Hi, Rachel. So much food for thought here. Thanks for the post! I'm curious about this statement of yours: "And while Modern Family does a great job showcasing gay dads (and mixed race marriages), it completely ignores Jewish identity." Is either Mitchell or Cam supposed to be Jewish?

No, neither is supposed to be Jewish.

To me the issue on Modern Family is that everything else is there - mixed race, same-sex couple, step-dad, adopted Asian baby etc. - but not any mention of religion. I think the show says to viewers, "Hey! Look at us.
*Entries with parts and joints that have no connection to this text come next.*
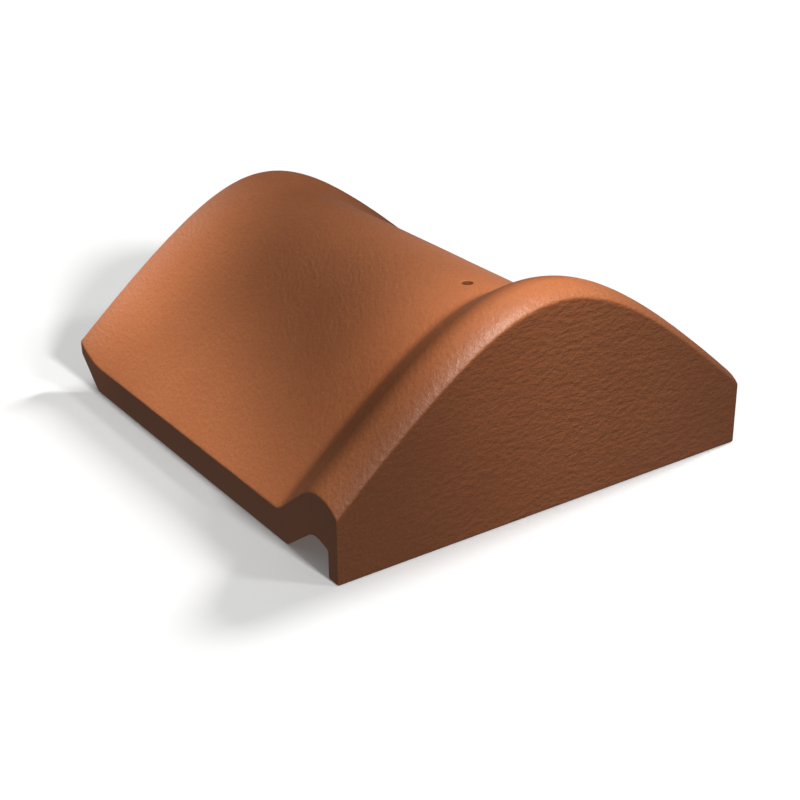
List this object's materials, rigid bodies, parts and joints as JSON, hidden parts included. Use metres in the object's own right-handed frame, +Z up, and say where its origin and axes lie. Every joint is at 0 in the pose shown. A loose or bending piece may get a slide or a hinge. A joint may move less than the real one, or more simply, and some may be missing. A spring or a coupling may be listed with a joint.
{
  "type": "closed-end ridge tile",
  "caption": "Arched terracotta ridge tile with a raised roll and a flat closed end plate, a flared lap lip and a screw hole in the crown.",
  "frame": {"origin": "under the middle of the tile, on the plane that the end plate and both long edges stand on", "axes": "+Y along the ridge from the closed end plate to the open lip, +X across the tile, +Z up"},
  "size_m": [0.27, 0.2994, 0.1243],
  "materials": {
    "fired_clay": "satin coated terracotta with a fine leathery grain"
  },
  "bodies": {
    "root": {"ridge_tile": "fired_clay"}
  },
  "joints": []
}
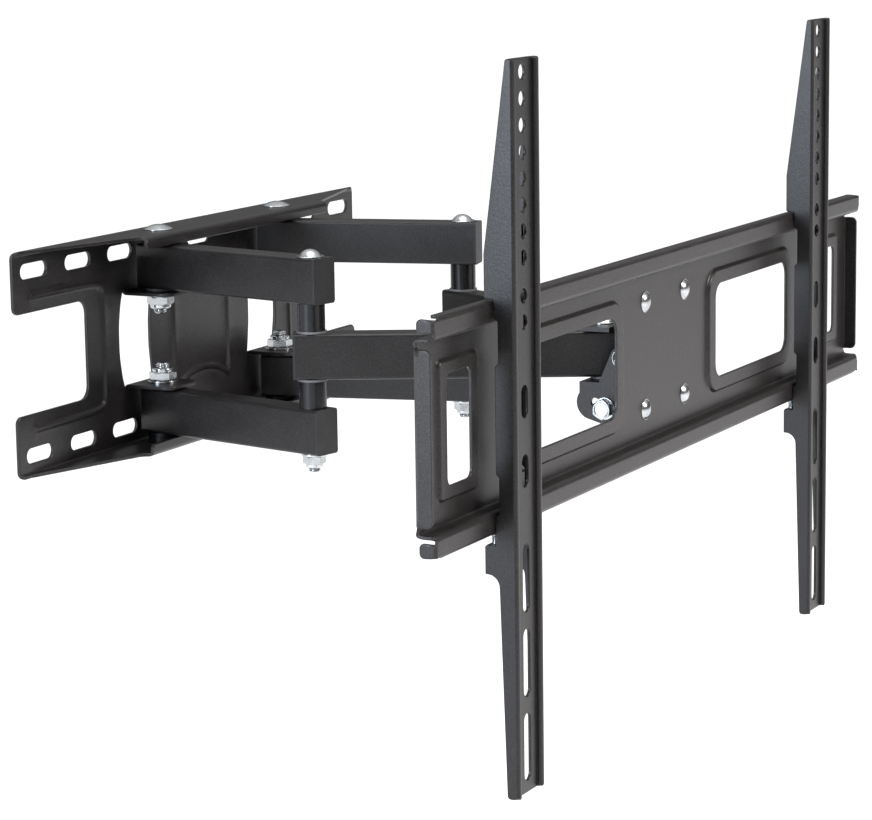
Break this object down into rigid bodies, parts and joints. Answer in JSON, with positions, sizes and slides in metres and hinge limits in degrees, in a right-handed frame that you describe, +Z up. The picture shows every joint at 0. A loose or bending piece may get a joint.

We are all different and we're happy."  What the show leaves out is that underlying each of their differences is Chistianity, which makes them all the same.

I am intrigued by your post, and the observations you make on the shows you cite are accurate.  However, I can think of at least two spaces--neither of them present in popular culture, though--where one sees Jewishness and lesbianism in the same place.  One would be Sandra Bernhardt's "I'm Still Here, Damnit" and a novel by Sarah Schulman named "The Child," where the main character, Eva, is a lesbian Jew attempting to deal with Jewish identity (the same is true of Schulman's "Rat Behemia.") On a personal note, I had a very interesting experience of this same phenomena.  In November 2009, some person(s), still unapprehended, committed hate crimes against me at Southern Connecticut State University.  WTNH and the New Haven Register covered the matter.  Specifically, my office door, which was covered with LGBT and Jewish materials was repeatedly trashed and hate epithets written on the door and hateful telephone messages (including death threats) left for me.  I learned three things from this experience: (1) hate is not personal; it has nothing to do with a real person; (2) people who commit hate crimes are cowardly sadists who use any kind of difference they can get their hands on—race, religion, sexuality, gender, national origin, politics—to poke at and needle someone in the hopes of scaring them to death with their vile aggression and their death threats; (3) Most people who respond to hate crimes cannot report all the hate crimes if the categories don’t fit their preconceived vision of the world.  What amazed me was the way it was reported in the media.  It was both anti-Semitic and homophobic, but the news reporter and colleagues and officials at my school could respond to it only as an anti-gay crime.  My wife (I am married because I have the fortune to live in Connecticut), my family, and my synagogue were the only folks who got the dual nature of the hate crime.  I got the general impression that Judaism and lesbianism constituted a kind of oil and water that could and should not co-exist.   

 

 

I think the problem you identify has to do with a larger issue of preconceived images (and, hence, representations) of religion and here, more specifically, the religious difference that is Judaism.  I assume that the dominant public face of Judaism wavers between the extremes of Orthodoxy on the one hand and assimilation into quasi-Christianity (i.e., Judaism in name only) on the other.  What is being crafted here, your post suggests, is a kind of closet for normative Judaisms in general, and closeted Judaisms in relation to queer visibility in particular.